--- Start of STORED RECORDS ---
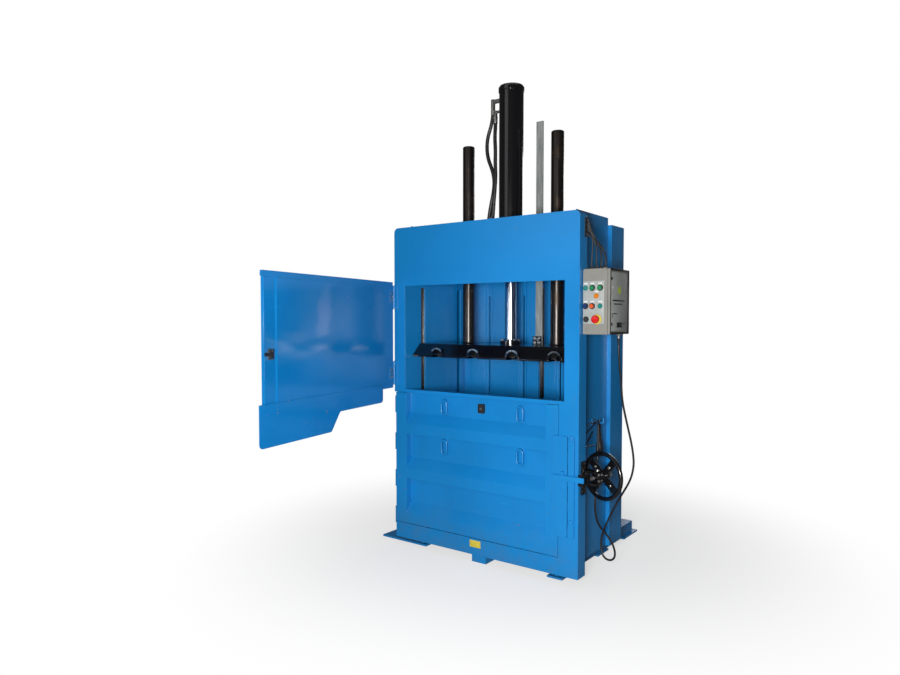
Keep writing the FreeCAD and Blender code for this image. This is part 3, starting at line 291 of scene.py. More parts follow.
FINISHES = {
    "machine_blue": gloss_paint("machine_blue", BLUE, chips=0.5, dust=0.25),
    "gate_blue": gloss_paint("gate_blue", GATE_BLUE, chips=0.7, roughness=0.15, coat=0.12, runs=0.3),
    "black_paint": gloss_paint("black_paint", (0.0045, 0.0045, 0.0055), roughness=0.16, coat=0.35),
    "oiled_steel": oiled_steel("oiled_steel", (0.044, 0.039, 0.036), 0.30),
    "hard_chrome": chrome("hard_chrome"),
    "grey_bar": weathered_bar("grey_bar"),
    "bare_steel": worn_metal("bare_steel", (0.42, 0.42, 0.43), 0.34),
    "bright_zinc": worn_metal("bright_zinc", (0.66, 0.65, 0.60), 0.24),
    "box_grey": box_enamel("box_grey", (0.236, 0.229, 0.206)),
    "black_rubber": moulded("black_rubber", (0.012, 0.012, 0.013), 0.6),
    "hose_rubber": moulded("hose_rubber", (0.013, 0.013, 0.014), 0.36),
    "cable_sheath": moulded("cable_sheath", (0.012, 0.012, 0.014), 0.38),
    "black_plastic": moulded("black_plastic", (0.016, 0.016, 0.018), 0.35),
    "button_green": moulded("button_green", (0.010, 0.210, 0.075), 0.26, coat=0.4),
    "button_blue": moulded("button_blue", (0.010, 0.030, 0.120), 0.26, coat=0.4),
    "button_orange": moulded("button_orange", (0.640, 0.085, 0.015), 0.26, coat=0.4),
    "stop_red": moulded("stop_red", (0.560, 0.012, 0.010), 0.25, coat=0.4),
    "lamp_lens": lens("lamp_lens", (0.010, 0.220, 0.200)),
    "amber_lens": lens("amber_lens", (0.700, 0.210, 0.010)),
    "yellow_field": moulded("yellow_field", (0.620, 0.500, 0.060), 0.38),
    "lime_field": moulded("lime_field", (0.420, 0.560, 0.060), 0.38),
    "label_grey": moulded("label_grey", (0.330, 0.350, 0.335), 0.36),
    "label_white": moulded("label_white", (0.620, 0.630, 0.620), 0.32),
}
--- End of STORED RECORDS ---
--- Start of STORED RECORDS ---
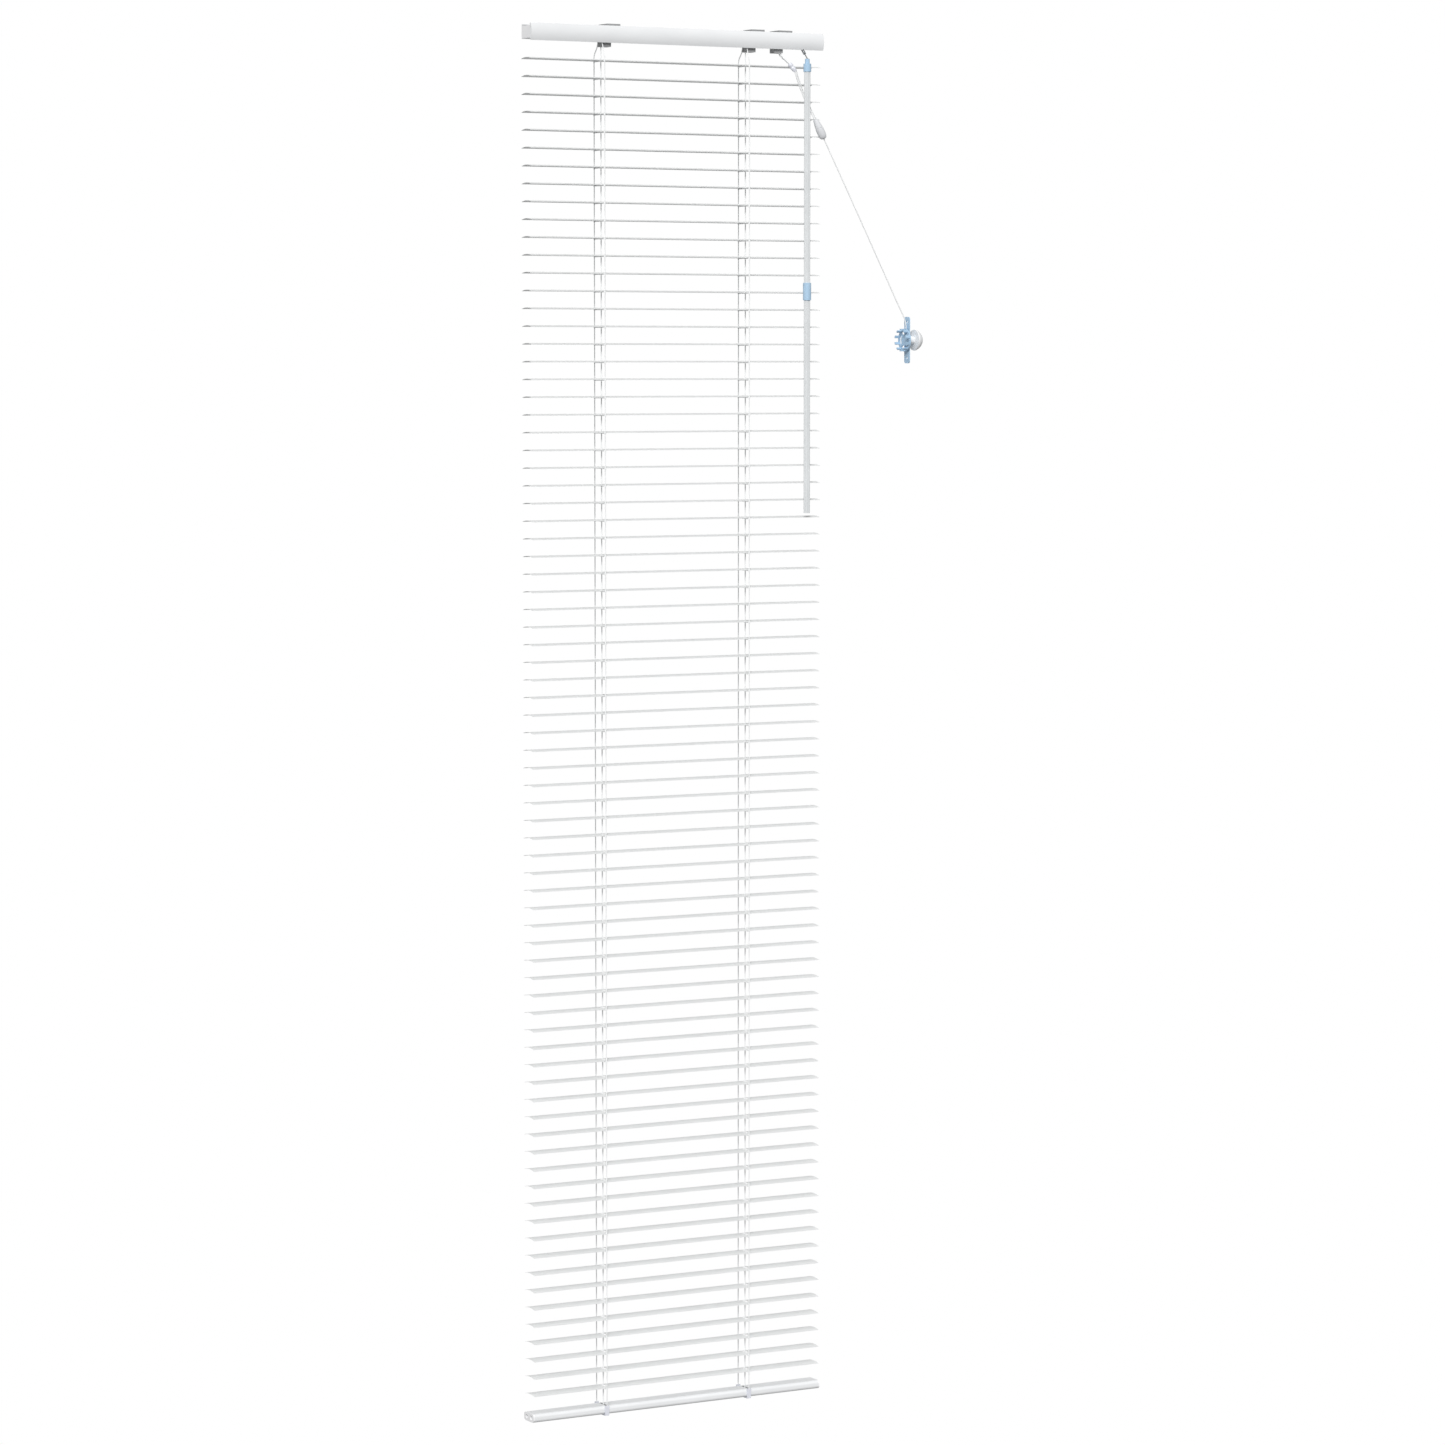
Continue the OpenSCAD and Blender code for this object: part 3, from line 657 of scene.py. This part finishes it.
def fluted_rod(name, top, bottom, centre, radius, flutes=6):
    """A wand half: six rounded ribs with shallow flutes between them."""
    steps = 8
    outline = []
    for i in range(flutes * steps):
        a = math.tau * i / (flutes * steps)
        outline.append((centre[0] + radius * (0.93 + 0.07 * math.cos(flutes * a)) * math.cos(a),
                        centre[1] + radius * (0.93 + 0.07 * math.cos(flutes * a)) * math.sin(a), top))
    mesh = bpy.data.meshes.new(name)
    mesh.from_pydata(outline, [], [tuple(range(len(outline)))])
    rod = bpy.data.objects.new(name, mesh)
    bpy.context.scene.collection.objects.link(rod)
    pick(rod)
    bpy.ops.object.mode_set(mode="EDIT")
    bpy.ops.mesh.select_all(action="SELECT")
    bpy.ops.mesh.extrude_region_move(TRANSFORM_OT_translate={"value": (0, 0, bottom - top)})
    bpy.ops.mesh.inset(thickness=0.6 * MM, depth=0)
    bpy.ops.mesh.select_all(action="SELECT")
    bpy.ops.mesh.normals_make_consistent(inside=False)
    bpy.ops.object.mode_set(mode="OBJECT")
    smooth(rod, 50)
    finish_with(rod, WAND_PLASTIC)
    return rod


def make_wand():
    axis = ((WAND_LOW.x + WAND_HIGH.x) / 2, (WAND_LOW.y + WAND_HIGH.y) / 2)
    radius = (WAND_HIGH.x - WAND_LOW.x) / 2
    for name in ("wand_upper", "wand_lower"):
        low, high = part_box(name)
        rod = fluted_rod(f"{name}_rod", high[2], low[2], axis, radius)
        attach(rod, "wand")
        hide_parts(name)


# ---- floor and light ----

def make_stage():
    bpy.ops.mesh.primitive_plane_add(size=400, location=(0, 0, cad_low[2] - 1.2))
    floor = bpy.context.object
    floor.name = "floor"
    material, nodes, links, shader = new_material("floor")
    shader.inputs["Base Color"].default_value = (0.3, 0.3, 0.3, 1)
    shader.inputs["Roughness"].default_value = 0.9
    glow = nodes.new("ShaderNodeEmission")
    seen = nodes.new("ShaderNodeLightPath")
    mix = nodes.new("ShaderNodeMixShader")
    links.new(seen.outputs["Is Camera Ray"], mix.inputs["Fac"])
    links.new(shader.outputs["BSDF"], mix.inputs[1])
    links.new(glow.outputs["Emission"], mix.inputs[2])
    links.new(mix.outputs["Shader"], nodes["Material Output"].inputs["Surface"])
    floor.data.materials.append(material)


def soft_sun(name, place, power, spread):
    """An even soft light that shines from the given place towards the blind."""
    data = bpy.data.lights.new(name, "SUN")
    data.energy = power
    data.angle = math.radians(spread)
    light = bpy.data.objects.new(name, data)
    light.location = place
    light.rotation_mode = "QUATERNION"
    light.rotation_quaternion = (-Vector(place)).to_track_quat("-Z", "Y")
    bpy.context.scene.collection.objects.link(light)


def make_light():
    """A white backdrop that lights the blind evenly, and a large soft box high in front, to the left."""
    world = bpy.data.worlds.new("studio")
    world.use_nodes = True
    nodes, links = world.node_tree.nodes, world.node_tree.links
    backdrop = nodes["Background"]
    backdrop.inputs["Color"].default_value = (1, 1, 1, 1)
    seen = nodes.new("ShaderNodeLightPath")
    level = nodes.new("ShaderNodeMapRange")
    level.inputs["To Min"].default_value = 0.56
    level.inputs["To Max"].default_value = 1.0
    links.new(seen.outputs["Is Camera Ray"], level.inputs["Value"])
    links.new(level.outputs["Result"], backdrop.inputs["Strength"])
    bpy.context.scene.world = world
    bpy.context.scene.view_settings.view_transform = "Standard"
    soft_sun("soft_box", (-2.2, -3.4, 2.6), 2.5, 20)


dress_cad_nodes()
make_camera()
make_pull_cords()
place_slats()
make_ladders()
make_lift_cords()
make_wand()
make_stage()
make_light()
--- End of STORED RECORDS ---
#### [YOUR INSTRUCTIONS]
Start with the line that contains "hide_parts(name)" and end with the line that contains "bpy.context.scene.collection.objects.link(light)"; give those lines again exactly, and no others.

#### [TASK RESPONSE]
        hide_parts(name)


# ---- floor and light ----

def make_stage():
    bpy.ops.mesh.primitive_plane_add(size=400, location=(0, 0, cad_low[2] - 1.2))
    floor = bpy.context.object
    floor.name = "floor"
    material, nodes, links, shader = new_material("floor")
    shader.inputs["Base Color"].default_value = (0.3, 0.3, 0.3, 1)
    shader.inputs["Roughness"].default_value = 0.9
    glow = nodes.new("ShaderNodeEmission")
    seen = nodes.new("ShaderNodeLightPath")
    mix = nodes.new("ShaderNodeMixShader")
    links.new(seen.outputs["Is Camera Ray"], mix.inputs["Fac"])
    links.new(shader.outputs["BSDF"], mix.inputs[1])
    links.new(glow.outputs["Emission"], mix.inputs[2])
    links.new(mix.outputs["Shader"], nodes["Material Output"].inputs["Surface"])
    floor.data.materials.append(material)


def soft_sun(name, place, power, spread):
    """An even soft light that shines from the given place towards the blind."""
    data = bpy.data.lights.new(name, "SUN")
    data.energy = power
    data.angle = math.radians(spread)
    light = bpy.data.objects.new(name, data)
    light.location = place
    light.rotation_mode = "QUATERNION"
    light.rotation_quaternion = (-Vector(place)).to_track_quat("-Z", "Y")
    bpy.context.scene.collection.objects.link(light)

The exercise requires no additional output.